§ Work to be completed
Write out the whole listing again, exactly.
----------------------------------------
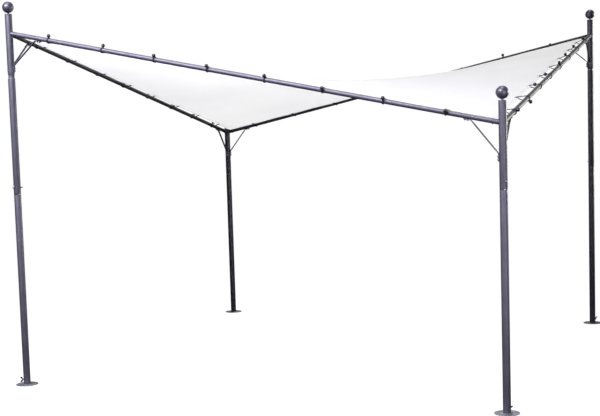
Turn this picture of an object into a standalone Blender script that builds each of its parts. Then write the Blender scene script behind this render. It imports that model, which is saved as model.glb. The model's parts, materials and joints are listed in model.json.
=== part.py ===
# Garden gazebo: four round steel posts on a square plan, joined by four sloping round beams.
# Two posts on one diagonal are high and the other two are low, so the white canopy that is laced
# between the beams takes a saddle shape. Metres, +Z up, the front side towards -Y, ground at z = 0.

import math

import bmesh
import bpy
from mathutils import Matrix, Vector

# Gap kept between pieces that touch
GAP = 0.0003

# Plan and heights
SIDE = 3.5                 # from post axis to post axis
HALF = SIDE / 2
HIGH_BEAM_Z = 2.51         # beam axis at a high post
LOW_BEAM_Z = 1.775         # beam axis at a low post
MIDDLE_Z = (HIGH_BEAM_Z + LOW_BEAM_Z) / 2
CORNER_RISE = (HIGH_BEAM_Z - LOW_BEAM_Z) / 2

# Posts: 50 mm tube, in lengths that plug into each other
POST_R = 0.025
TUBE_WALL = 0.0015
POST_BORE_R = POST_R - TUBE_WALL
PLUG_R = POST_BORE_R - GAP
POST_ABOVE_BEAM = 0.133
LOWER_JOINT_Z = 1.36
UPPER_JOINT_Z = 2.20
PLUG_LENGTH = 0.09
NECK_SHOWN = 0.028         # of the front left post's upper plug, which isn't pushed home
POST_SIDES = 20

# Beams: 32 mm tube, pushed on stubs that are welded to the posts
BEAM_R = 0.016
BEAM_BORE_R = BEAM_R - TUBE_WALL
STUB_R = BEAM_BORE_R - GAP
STUB_REACH = 0.095         # from the post axis to the stub's end
STUB_START = 0.0205        # inside the post's wall
BEAM_SIDES = 16

# Foot plates: a disc with an upright socket tube that goes into the post
FOOT_R = 0.08
FOOT_THICKNESS = 0.004
FOOT_EDGE = 0.001
SOCKET_HEIGHT = 0.075
FOOT_SIDES = 24

# Wing screws that clamp the post to the foot's socket
SCREW_Z = 0.040
SCREW_R = 0.003
SCREW_HOLE_R = 0.0036
SCREW_HUB_R = 0.006
SCREW_HUB_LENGTH = 0.009
WING_SPAN = 0.034
WING_THICKNESS = 0.0032
SCREW_SIDES = 12

# Ball caps
BALL_R = 0.040
BALL_ABOVE_POST = 0.048    # from the tube's top to the ball's centre
NECK_R = 0.006
CAP_THICKNESS = 0.002
CAP_DEPTH = 0.018
BALL_SIDES = 20
BALL_STEPS = 8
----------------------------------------
§ Solution
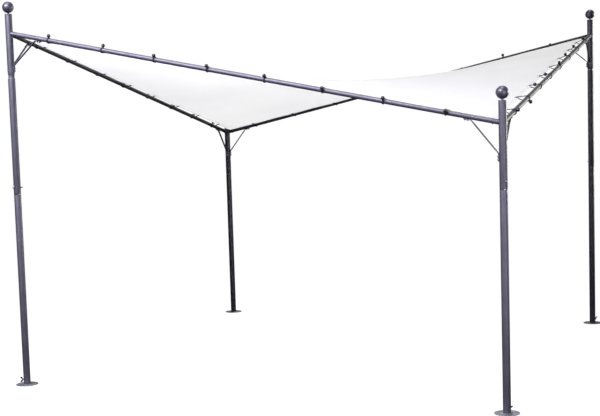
Turn this picture of an object into a standalone Blender script that builds each of its parts. Then write the Blender scene script behind this render. It imports that model, which is saved as model.glb. The model's parts, materials and joints are listed in model.json.
=== part.py ===
# Garden gazebo: four round steel posts on a square plan, joined by four sloping round beams.
# Two posts on one diagonal are high and the other two are low, so the white canopy that is laced
# between the beams takes a saddle shape. Metres, +Z up, the front side towards -Y, ground at z = 0.

import math

import bmesh
import bpy
from mathutils import Matrix, Vector

# Gap kept between pieces that touch
GAP = 0.0003

# Plan and heights
SIDE = 3.5                 # from post axis to post axis
HALF = SIDE / 2
HIGH_BEAM_Z = 2.51         # beam axis at a high post
LOW_BEAM_Z = 1.775         # beam axis at a low post
MIDDLE_Z = (HIGH_BEAM_Z + LOW_BEAM_Z) / 2
CORNER_RISE = (HIGH_BEAM_Z - LOW_BEAM_Z) / 2

# Posts: 50 mm tube, in lengths that plug into each other
POST_R = 0.025
TUBE_WALL = 0.0015
POST_BORE_R = POST_R - TUBE_WALL
PLUG_R = POST_BORE_R - GAP
POST_ABOVE_BEAM = 0.133
LOWER_JOINT_Z = 1.36
UPPER_JOINT_Z = 2.20
PLUG_LENGTH = 0.09
NECK_SHOWN = 0.028         # of the front left post's upper plug, which isn't pushed home
POST_SIDES = 20

# Beams: 32 mm tube, pushed on stubs that are welded to the posts
BEAM_R = 0.016
BEAM_BORE_R = BEAM_R - TUBE_WALL
STUB_R = BEAM_BORE_R - GAP
STUB_REACH = 0.095         # from the post axis to the stub's end
STUB_START = 0.0205        # inside the post's wall
BEAM_SIDES = 16

# Foot plates: a disc with an upright socket tube that goes into the post
FOOT_R = 0.08
FOOT_THICKNESS = 0.004
FOOT_EDGE = 0.001
SOCKET_HEIGHT = 0.075
FOOT_SIDES = 24

# Wing screws that clamp the post to the foot's socket
SCREW_Z = 0.040
SCREW_R = 0.003
SCREW_HOLE_R = 0.0036
SCREW_HUB_R = 0.006
SCREW_HUB_LENGTH = 0.009
WING_SPAN = 0.034
WING_THICKNESS = 0.0032
SCREW_SIDES = 12

# Ball caps
BALL_R = 0.040
BALL_ABOVE_POST = 0.048    # from the tube's top to the ball's centre
NECK_R = 0.006
CAP_THICKNESS = 0.002
CAP_DEPTH = 0.018
BALL_SIDES = 20
BALL_STEPS = 8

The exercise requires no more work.